News of longer wait lists could fuel the sense that the university is becoming inaccessible, or worse — playing politics with high school seniors’ futures. State Senate President Pro Tem Kevin de Leon — who is still waiting for data he requested weeks ago on how many UC applicants were placed on wait lists — says the university is “using the hopes of wait-listed students as a bargaining chip in funding negotiations.”
The university usually releases overall admissions figures in mid-April, but UC officials say this year’s delay is simply the result of so much uncertainty over enrollment and funding in the coming academic year.
Without knowing if they will get the extra money they need to educate more students, campuses are keeping their enrollment flat and relying more heavily than usual on wait lists so they can admit as many students as possible, said UC spokeswoman Dianne Klein. Publishing the freshman admissions numbers now, she argued — including the number of wait-listed students — would be misleading.
“We are not prepared to release extremely preliminary, and therefore very inaccurate, data,” Klein said.
But with so much at stake in Napolitano’s bold play for more state money, every public-relations decision is a political one, said John Ellwood, a UC Berkeley public policy professor.
“If there’s bad news there it would hurt her position,” he said. “So maybe she’s hoping to get a deal with the governor before she lets out the bad news.”
Since November, when UC caused an uproar by announcing a 5 percent annual tuition hike if it didn’t get equivalent increases from the state, Napolitano, Gov. Jerry Brown and the state Legislature have been battling it out over who should pay for the university system and how much money it needs. But also at issue is whether UC can afford to let in more California students clamoring for a spot and how many out-of-state students, who pay nearly three times the tuition, to admit.
Getting into UC is a dream for many of the state’s academically minded teenagers, but even campuses once thought a solid bet for good students — Davis, Santa Cruz, Riverside — are receiving record numbers of applications and wait-listing or turning away top achievers, frustrating students and perplexing teachers and counselors.
“I’ve always had students who looked at Davis as a safety school and it’s not, and neither is Santa Cruz,” said Linda Clark, a guidance counselor at Northgate High School in Walnut Creek. “It’s just kind of a crazy time, and nobody has the answer.

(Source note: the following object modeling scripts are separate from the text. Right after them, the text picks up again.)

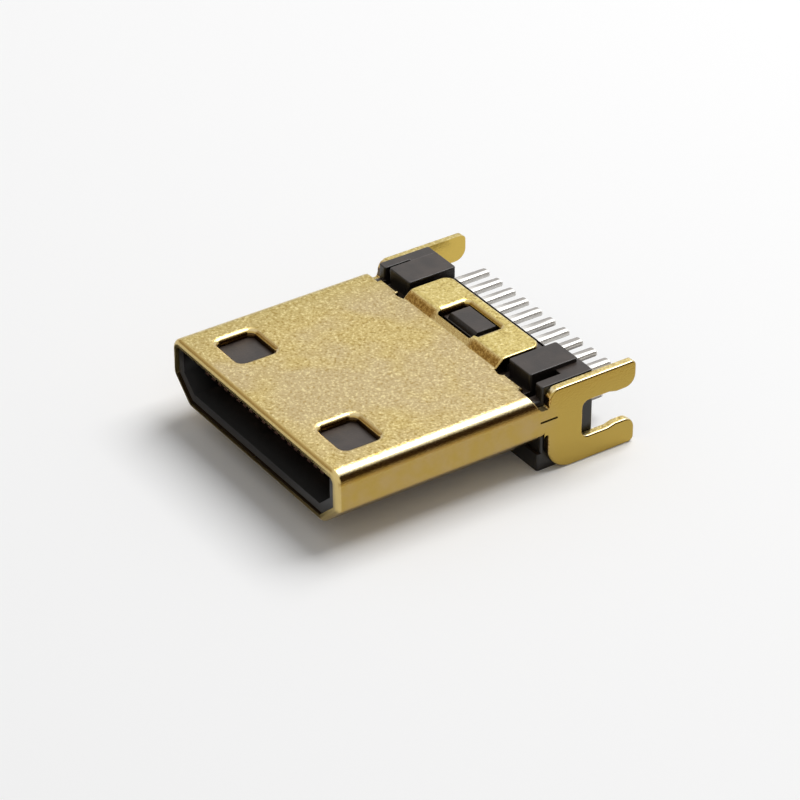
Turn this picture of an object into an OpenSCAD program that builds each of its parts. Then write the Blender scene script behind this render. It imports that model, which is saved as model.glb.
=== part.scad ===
/* [Mating shell] */
// Outside width of the shell
shell_w = 10.42; // [10:0.02:11]
// Outside height of the shell
shell_h = 2.42; // [2.34:0.02:2.6]
// Thickness of the folded sheet
sheet_t = 0.28; // [0.22:0.01:0.3]
// Inside radius of the two top folds
top_fold_r = 0.22; // [0.1:0.02:0.3]
// Inside radius of the four lower folds
low_fold_r = 0.04; // [0.03:0.01:0.08]
// Width of each slanted lower side
slant_w = 1.01; // [0.8:0.01:1.1]
// Height of each slanted lower side
slant_h = 0.92; // [0.8:0.01:1]
// Radius of the rolled outer edge at the mouth
mouth_edge_r = 0.2; // [0.05:0.01:0.2]
// Length of the top sheet from the mouth
top_len = 8.05; // [7.95:0.01:8.1]
// Width of the top sheet between the set-backs at its rear corners
ear_w = 8.5; // [8:0.1:9]
// Set-back of the rear edge over each top fold
corner_back = 0.17; // [0.1:0.01:0.25]
// Length by which the lower sheet runs past the top sheet
low_reach = 0.25; // [0.2:0.01:0.4]
// Width of the butt seam along the underside
seam_w = 0.04; // [0.02:0.01:0.06]
// Reach of each dovetail lock across the seam
lock_w = 0.5; // [0.3:0.05:0.8]
// Length of each dovetail lock at its root
lock_l = 0.6; // [0.4:0.05:0.9]

/* [Latch windows] */
// Sheet left between the two windows
latch_gap = 4.8; // [4.2:0.1:5]
// Width of each window
latch_w = 1.59; // [1.2:0.01:1.7]
// Length of each window
latch_l = 1.45; // [1:0.05:1.8]
// Sheet left between the mouth and each window
latch_y = 1.05; // [0.8:0.05:1.4]
// Corner radius of the windows
latch_r = 0.22; // [0.1:0.02:0.4]

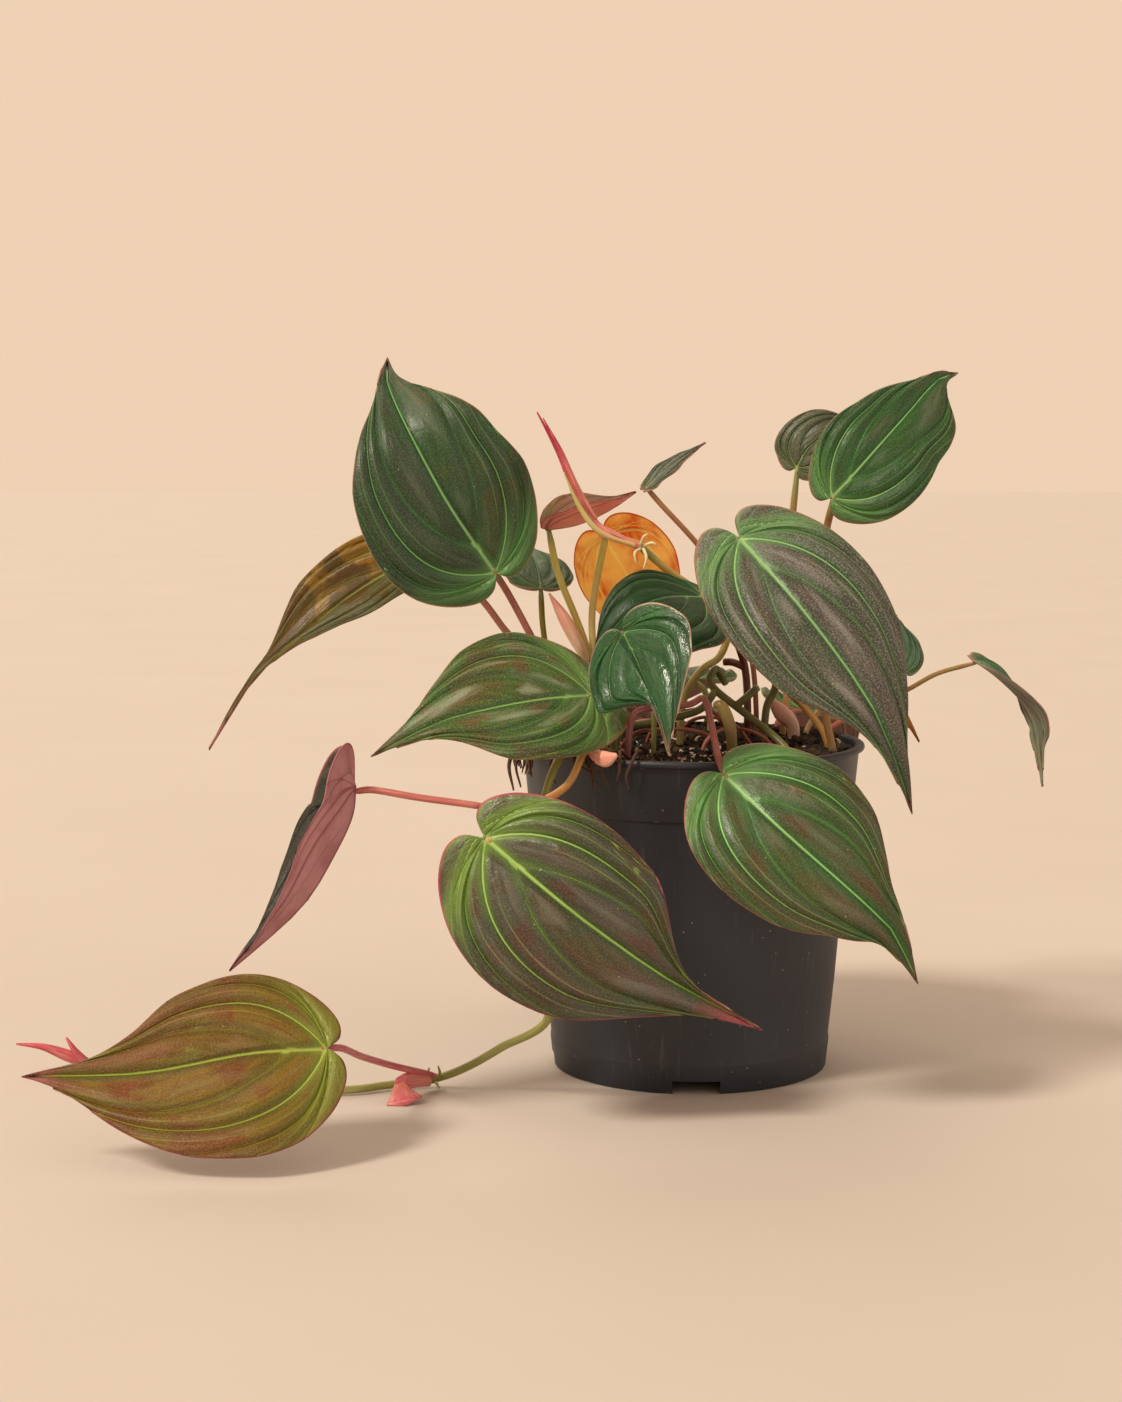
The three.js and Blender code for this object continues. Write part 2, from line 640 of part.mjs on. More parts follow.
// Petioles that grow from the trailing vine end on its skin
const VINE_PETIOLES = {
  petiole_inrolled: {
    radius: 1.2, leaf: 'leaf_inrolled',
    points: [[-52, -63, 94], [-56, -69, 97], [-70, -82, 102], [-90, -83, 105], [-104, -80.5, 107]],
  },
  petiole_bronze: {
    radius: 1.2, leaf: 'leaf_bronze',
    points: [[-87, -40, 4], [-90, -43, 6], [-100, -60, 13], [-108, -84, 22], [-113, -105, 30]],
  },
};
for (const [name, { radius, leaf, points }] of Object.entries(VINE_PETIOLES)) {
  const path = [...points, leafBase(leaf)];
  const solid = cutAtLeaf(tubeSolid(path, radius), leaf).subtract(keepClear.vine_trailing);
  keepClear[name] = tubeSolid(path, radius + GAP);
  addPiece(name, toGeometry(largestBody(solid)), PINK_STEM, 0.5);
}

// Spears, sheaths and roots: rods that swell and taper along a curve

function taperedSolid({ points, radii, flat = 1, sides = 8, steps = 9 }) {
  const path = curveThrough(points);
  const frames = path.computeFrenetFrames(steps, false);
  const widths = curveThrough(radii.map((radius, i) => [i, radius, 0]));
  const positions = [];
  const indices = [];
  for (let i = 0; i <= steps; i += 1) {
    const at = path.getPointAt(i / steps);
    const radius = widths.getPoint(i / steps).y;
    for (let k = 0; k < sides; k += 1) {
      const angle = (2 * Math.PI * k) / sides;
      const rim = at.clone()
        .addScaledVector(frames.normals[i], radius * Math.cos(angle))
        .addScaledVector(frames.binormals[i], radius * flat * Math.sin(angle));
      positions.push(rim.x, rim.y, rim.z);
    }
  }
  for (const end of [0, 1]) {
    const at = path.getPointAt(end);
    positions.push(at.x, at.y, at.z);
  }
  const root = (steps + 1) * sides;
  for (let k = 0; k < sides; k += 1) {
    const next = (k + 1) % sides;
    for (let i = 0; i < steps; i += 1) {
      const a = i * sides;
      const b = a + sides;
      indices.push(a + k, a + next, b + next, a + k, b + next, b + k);
    }
    indices.push(root, next, k, root + 1, steps * sides + k, steps * sides + next);
  }
  const geometry = new THREE.BufferGeometry();
  geometry.setAttribute('position', new THREE.Float32BufferAttribute(positions, 3));
  geometry.setIndex(indices);
  return toSolid(geometry);
}

const PINK = 0xd0566a;
const PALE_PINK = 0xe0a08c;

const SHEATHS = {
  spear_crown: {
    colour: PINK, clearOf: ['stem_crown'],
    rods: [
      {
        points: [
          [-17, -8.5, 180], [-27, -12, 184.5], [-34, -12, 189], [-41, -15, 202], [-46, -17, 213],
          [-53, -20, 226],
        ],
        radii: [1.9, 1.9, 2.3, 2.1, 1.2, 0.35],
      },
      {
        points: [[-22, -10.5, 182.3], [-31, -11, 188], [-37, -12, 196], [-42, -14, 207]],
        radii: [1.6, 1.7, 1.4, 0.4], steps: 6,
      },
    ],
  },
  spear_vine: {
    colour: PINK, clearOf: ['vine_trailing'],
    rods: [
      {
        points: [[-209, -16, 3], [-215, -18, 6], [-223, -20, 9.5], [-232, -20, 10.5]],
        radii: [1.9, 2.1, 1.2, 0.35], steps: 6,
      },
      {
        points: [[-209, -17, 3.4], [-212, -18.5, 7.5], [-215, -19, 12.5]],
        radii: [1.7, 1.2, 0.35], steps: 4,
      },
    ],
  },
  bract_vine: {
    colour: 0xd4757c, clearOf: ['vine_trailing', 'petiole_bronze'],
    rods: [
      {
        points: [[-88.8, -43.2, 3.4], [-93, -48.5, 5], [-96.5, -52, 5.8], [-99.5, -54.5, 6.2]],
        radii: [1.7, 2.3, 2.8, 1.2], flat: 0.5, steps: 6,
      },
      {
        points: [[-98.5, -53.5, 6.6], [-97.5, -56.5, 3.6], [-96.3, -60.5, 1.4]],
        radii: [1.1, 3.4, 6.2], flat: 0.14, steps: 5,
      },
    ],
  },
  sheath_middle: {
    colour: PALE_PINK, clearOf: ['stem_middle'],
    rods: [{
      points: [[-36, -4, 141], [-39, -4.7, 147], [-44, -6, 156], [-49, -7, 164.5]],
      radii: [1.4, 3.2, 3, 0.5], flat: 0.7, steps: 7,
    }],
  },
  sheath_rim: {
    colour: PALE_PINK, clearOf: ['petiole_front'],
    rods: [{
      points: [[-36, -49.5, 115.4], [-33, -52, 113.8], [-30, -55, 113.6], [-27, -58, 115.2]],
      radii: [1, 2.4, 2.6, 0.8], flat: 0.6, steps: 6,
    }],
  },
  sheath_cream: {
    colour: PALE_PINK, clearOf: ['petiole_velvet'], foot: [36, 7, 2.2],
    rods: [{
      points: [[36, 7, 106], [36, 6.5, 117], [32, 7, 122], [28, 7.5, 127]],
      radii: [1.6, 2.3, 2.8, 0.8], flat: 0.65, steps: 7,
    }],
  },
  bud_front: {
    colour: 0x9aa05a, clearOf: ['petiole_front_right'], foot: [12, -34, 1.9],
    rods: [
      {
        points: [[12, -34, 104], [12, -34, 116], [11, -34, 123], [8.5, -33, 128.5], [6, -32, 129]],
        radii: [1.7, 1.8, 2, 1.9, 0.9], steps: 8,
      },
    ],
  },
};
for (const [name, { rods, clearOf, colour, foot }] of Object.entries(SHEATHS)) {
  let solid = rods.map(taperedSolid).reduce((whole, rod) => whole.add(rod));
  for (const neighbour of clearOf) solid = solid.subtract(keepClear[neighbour]);
  if (foot) feet.push({ x: foot[0], y: foot[1], radius: foot[2] });
  addPiece(name, toGeometry(largestBody(solid)), colour, 0.45);
}

// Dry aerial roots that hang over the rim at the left
const ROOT_PATHS = [
  [[-46, -20], [-50, -24, 116.6], [-55.5, -27.5, 116], [-60, -30, 109], [-58.5, -31, 101]],
  [[-50, -24, 116.6], [-58, -22, 115.3], [-62.5, -22, 108], [-61, -25, 99]],
  [[-55.5, -27.5, 116], [-56, -33, 113.8], [-55, -38, 106]],
];
const ROOT_RADIUS = 0.8;
const roots = ROOT_PATHS
  .map((points) => tubeSolid(stemPath(points), ROOT_RADIUS))
  .reduce((whole, part) => whole.add(part));
feet.push({ x: ROOT_PATHS[0][0][0], y: ROOT_PATHS[0][0][1], radius: ROOT_RADIUS });
addPiece('roots_rim', toGeometry(largestBody(roots)), 0x3a2418, 0.9);

// The pot: one turned shell, with drainage slots and notches in its foot ring
const collarBottom = POT_HEIGHT - COLLAR_HEIGHT;

function wallRadius(height) {
  const top = RIM_RADIUS - 1.7;
  return BASE_RADIUS + ((top - BASE_RADIUS) * height) / POT_HEIGHT;
}

function potProfile() {
  const inner = (height) => wallRadius(height) - POT_WALL - 0.3;
  const beadBottom = POT_HEIGHT - RIM_BEAD_HEIGHT;
  return [
    [0, 0], [PAD_RADIUS, 0], [PAD_RADIUS + 2.5, FLOOR_HEIGHT], [BASE_RADIUS - POT_WALL - 0.6, FLOOR_HEIGHT],
    [BASE_RADIUS - POT_WALL - 1, 0], [BASE_RADIUS - 0.6, 0], [BASE_RADIUS, 0.8],
    [wallRadius(FOOT_STEP_HEIGHT), FOOT_STEP_HEIGHT],
    [wallRadius(FOOT_STEP_HEIGHT) - 0.3, FOOT_STEP_HEIGHT + 0.4],
    [wallRadius(collarBottom) - COLLAR_STEP, collarBottom], [wallRadius(collarBottom), collarBottom + 0.8],
    [wallRadius(beadBottom), beadBottom], [RIM_RADIUS - 0.5, beadBottom], [RIM_RADIUS, beadBottom + 0.6],
    [RIM_RADIUS, POT_HEIGHT - 0.7], [RIM_RADIUS - 0.6, POT_HEIGHT], [inner(POT_HEIGHT) + 0.3, POT_HEIGHT],
    [inner(POT_HEIGHT - 1), POT_HEIGHT - 1], [inner(collarBottom), collarBottom],
    [inner(collarBottom) - COLLAR_STEP + 0.3, collarBottom - 1],
    [inner(FLOOR_HEIGHT) - 0.3, FLOOR_HEIGHT + POT_WALL],
    [PAD_RADIUS + 1.8, FLOOR_HEIGHT + POT_WALL], [PAD_RADIUS - 0.7, POT_WALL], [0, POT_WALL],
  ];
}

const lathe = new THREE.LatheGeometry(potProfile().map(([r, z]) => new THREE.Vector2(r, z)), POT_SIDES);
lathe.rotateX(Math.PI / 2);
let pot = toSolid(lathe);
for (let i = 0; i < NOTCH_COUNT; i += 1) {
  const notch = new THREE.BoxGeometry(NOTCH_WIDTH, NOTCH_DEPTH, 2 * NOTCH_HEIGHT);
  notch.translate(0, -BASE_RADIUS, 0);
  notch.rotateZ((2 * Math.PI * i) / NOTCH_COUNT);
  pot = pot.subtract(toSolid(notch));
}
for (let i = 0; i < SLOT_COUNT; i += 1) {
  const slot = new THREE.CylinderGeometry(SLOT_RADIUS, SLOT_RADIUS, SLOT_CUT_LENGTH, SLOT_SIDES);
  slot.rotateX(Math.PI / 2);
  slot.translate(SLOT_CIRCLE, 0, FLOOR_HEIGHT);
  slot.rotateZ((2 * Math.PI * (i + 0.5)) / SLOT_COUNT);
  pot = pot.subtract(toSolid(slot));
}
addPiece('pot', toGeometry(pot), 0x2b2c30, 0.5);

// The soil: a plug that fills the pot to just under the rim, with a lumpy top
function soilGeometry() {
  const clear = POT_WALL + 0.6 + GAP;
  const below = (height) => wallRadius(height) - clear - COLLAR_STEP;
  const bottom = FLOOR_HEIGHT + POT_WALL + GAP;
  const edge = wallRadius(SOIL_LEVEL) - clear;
  const rings = [
    [below(bottom) - 0.4, bottom], [below(collarBottom - 2), collarBottom - 2],
    [wallRadius(collarBottom + 2) - clear, collarBottom + 2], [edge, SOIL_LEVEL - 1.5],
  ];
  const topRadii = [0.93, 0.82, 0.7, 0.57, 0.43, 0.29, 0.15].map((share) => edge * share);
  const positions = [];
  const indices = [];
  const ringPoint = (radius, k) => {
    const angle = (2 * Math.PI * k) / SOIL_SIDES;
    return [radius * Math.cos(angle), radius * Math.sin(angle)];
  };
  for (const [radius, height] of rings) {
    for (let k = 0; k < SOIL_SIDES; k += 1) positions.push(...ringPoint(radius, k), height);
  }
  for (const radius of topRadii) {
    for (let k = 0; k < SOIL_SIDES; k += 1) {
      const [x, y] = ringPoint(radius, k);
      positions.push(x, y, soilHeight(x, y));
    }
  }
  const ringCount = rings.length + topRadii.length;
  const bottomCentre = ringCount * SOIL_SIDES;
  positions.push(0, 0, bottom, 0, 0, soilHeight(0, 0));
  for (let k = 0; k < SOIL_SIDES; k += 1) {
    const next = (k + 1) % SOIL_SIDES;
    for (let i = 0; i < ringCount - 1; i += 1) {
      const a = i * SOIL_SIDES;
      const b = a + SOIL_SIDES;
      indices.push(a + k, a + next, b + next, a + k, b + next, b + k);
    }
    const last = (ringCount - 1) * SOIL_SIDES;
    indices.push(bottomCentre, next, k, bottomCentre + 1, last + k, last + next);
  }
  const geometry = new THREE.BufferGeometry();
  geometry.setAttribute('position', new THREE.Float32BufferAttribute(positions, 3));
  geometry.setIndex(indices);
  return geometry;
}

let soil = toSolid(soilGeometry());
for (const { x, y, radius } of feet) {
  const wide = (radius + HOLE_GAP) / Math.cos(Math.PI / HOLE_SIDES);
  const hole = new THREE.CylinderGeometry(wide, wide, 30, HOLE_SIDES);
  hole.rotateX(Math.PI / 2);
  hole.translate(x, y, FOOT_BOTTOM - GAP + 15);
  soil = soil.subtract(toSolid(hole));
}
addPiece('soil', toGeometry(largestBody(soil)), 0x2a1f1a, 0.95);

export default group;
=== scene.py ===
import math

import bpy
import numpy as np
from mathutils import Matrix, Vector


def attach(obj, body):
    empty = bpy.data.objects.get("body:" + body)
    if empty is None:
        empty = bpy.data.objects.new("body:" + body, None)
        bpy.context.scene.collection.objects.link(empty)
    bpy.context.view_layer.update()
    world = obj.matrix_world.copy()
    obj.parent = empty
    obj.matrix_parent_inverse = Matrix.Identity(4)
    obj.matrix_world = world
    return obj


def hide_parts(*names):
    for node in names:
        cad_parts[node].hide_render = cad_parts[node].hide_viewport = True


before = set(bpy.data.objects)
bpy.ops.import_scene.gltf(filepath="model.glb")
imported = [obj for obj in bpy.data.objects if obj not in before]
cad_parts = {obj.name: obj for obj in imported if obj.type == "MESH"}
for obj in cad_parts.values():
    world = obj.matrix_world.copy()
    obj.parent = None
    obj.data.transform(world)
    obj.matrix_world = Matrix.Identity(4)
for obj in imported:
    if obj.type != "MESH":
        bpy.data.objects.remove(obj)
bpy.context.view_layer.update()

# The photograph is taken from just above the rim, a little to the left of the pot,
# with a moderately long lens. The camera stands there and looks down by a few degrees.
PHOTO_LONG_SIDE = 1402
FOCAL_PIXELS = 2520
SENSOR_WIDTH = 36
LOOKS_DOWN = 6
camera_data = bpy.data.cameras.new("camera")
camera_data.sensor_fit = "AUTO"
camera_data.sensor_width = SENSOR_WIDTH
camera_data.lens = SENSOR_WIDTH * FOCAL_PIXELS / PHOTO_LONG_SIDE
camera = bpy.data.objects.new("camera", camera_data)
camera.location = (-0.045, -0.868, 0.218)
camera.rotation_euler = (math.radians(90 - LOOKS_DOWN), 0, 0)
bpy.context.scene.collection.objects.link(camera)
bpy.context.scene.camera = camera

# The plant stands on a plain pale floor, in broad soft daylight from the upper left, with
# a weaker fill from the right and a warm light from behind that shines through thin leaves.


def linear(code):
    """A colour written as six hexadecimal digits, as the shader's linear numbers."""
    parts = [int(code[i:i + 2], 16) / 255 for i in (0, 2, 4)]
    return tuple(c / 12.92 if c <= 0.04045 else ((c + 0.055) / 1.055) ** 2.4 for c in parts) + (1,)


def add_sun(name, direction, softness, strength, colour):
    data = bpy.data.lights.new(name, "SUN")
    data.angle = math.radians(softness)
    data.energy = strength
    data.color = linear(colour)[:3]
    lamp = bpy.data.objects.new(name, data)
    lamp.rotation_euler = Vector(direction).to_track_quat("-Z", "Y").to_euler()
    lamp.location = [-c for c in direction]
    bpy.context.scene.collection.objects.link(lamp)


add_sun("key", (1.0, 0.75, -1.25), 14, 2.5, "fff2e0")
add_sun("fill", (-1.0, 0.9, -0.5), 60, 0.3, "f0f4ff")
add_sun("back", (0.35, -1.0, -0.8), 40, 0.7, "ffeed8")


def put(tree, socket, value):
    """Link another node's output to the socket, or set a value or a colour code on it."""
    if isinstance(value, bpy.types.NodeSocket):
        tree.links.new(value, socket)
    else:
        socket.default_value = linear(value) if isinstance(value, str) else value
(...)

All I know is that I can’t in good conscience tell people just to apply to UCs, because we just don’t know.”
Lucinda Perez, a straight-A student from Oakland who will be the first in her family to attend a university, is a finalist for the prestigious Gates Millennium Scholars program, which gives winners a full ride to the college of their choice.
But the 18-year-old had a miserable March. One after another, the UC rejections came in: Berkeley, UCLA, Davis, and Santa Cruz.
“I got denied from all of them,” said Perez, who plans to attend Holy Names University in the fall. “It was a shock.”
In 2008, the Oakland Tribune published a story about Perez’s small public high school, Life Academy of Health and Bioscience, because some 40 percent of its graduates, most of them first-generation college-goers, had been admitted to a UC campus.
This year, by contrast, nearly half of Life’s 62 graduating seniors applied to the university, but only nine — about 15 percent of the class — got in and four were wait-listed, according to data the school collected from students. Those in the top 9 percent of their class are generally guaranteed a spot in the UC system and will likely still get an invitation to attend the newest campus, UC Merced.
Those numbers, much lower than just last year, have the school’s faculty considering more SAT preparation and a grading system that gives honors and AP courses extra weight in a student’s GPA, a change that would clash with the school’s philosophy against tracking students into different course levels.
“It definitely feels like there’s a shift happening, and it’s nerve-wracking for me as a teacher and it’s heartbreaking for students,” said Suneal Kolluri, a 12th-grade government and economics teacher and UCLA graduate.
At the ultra competitive Lynbrook High School in San Jose, similar stories have made their way to the counselor’s office.
“I know the students are feeling or hearing that nobody seems to be getting in,” said Malissa Goldstein, a guidance counselor there who has yet to see a final tally. “I think the biggest surprise for us is UC Merced has denied some of our highly qualified applicants, as has UC Riverside.” Those campuses have traditionally had the system’s highest admission rates.
Goldstein believes the trend is driven, in part, by fear: Each year, students alarmed by dropping admission rates are applying to more campuses than they otherwise would, pushing the volume of applications on each campus ever-higher — and admission rates lower and lower.
At Coliseum College Prep Academy, a small public high school in East Oakland, less than one in three UC applicants were admitted to a single campus, according to a college counselor, compared to more than 75 percent in 2012 and 2013.
The high school’s valedictorian, Carlos Rangel, was admitted to UC Berkeley, one of the system’s two most-selective campuses — but was wait-listed at UC Davis, where, not long ago, he would have been a shoo-in.
“The whole system overall, it was shocking almost,” Rangel said. “It’s getting harder each year.”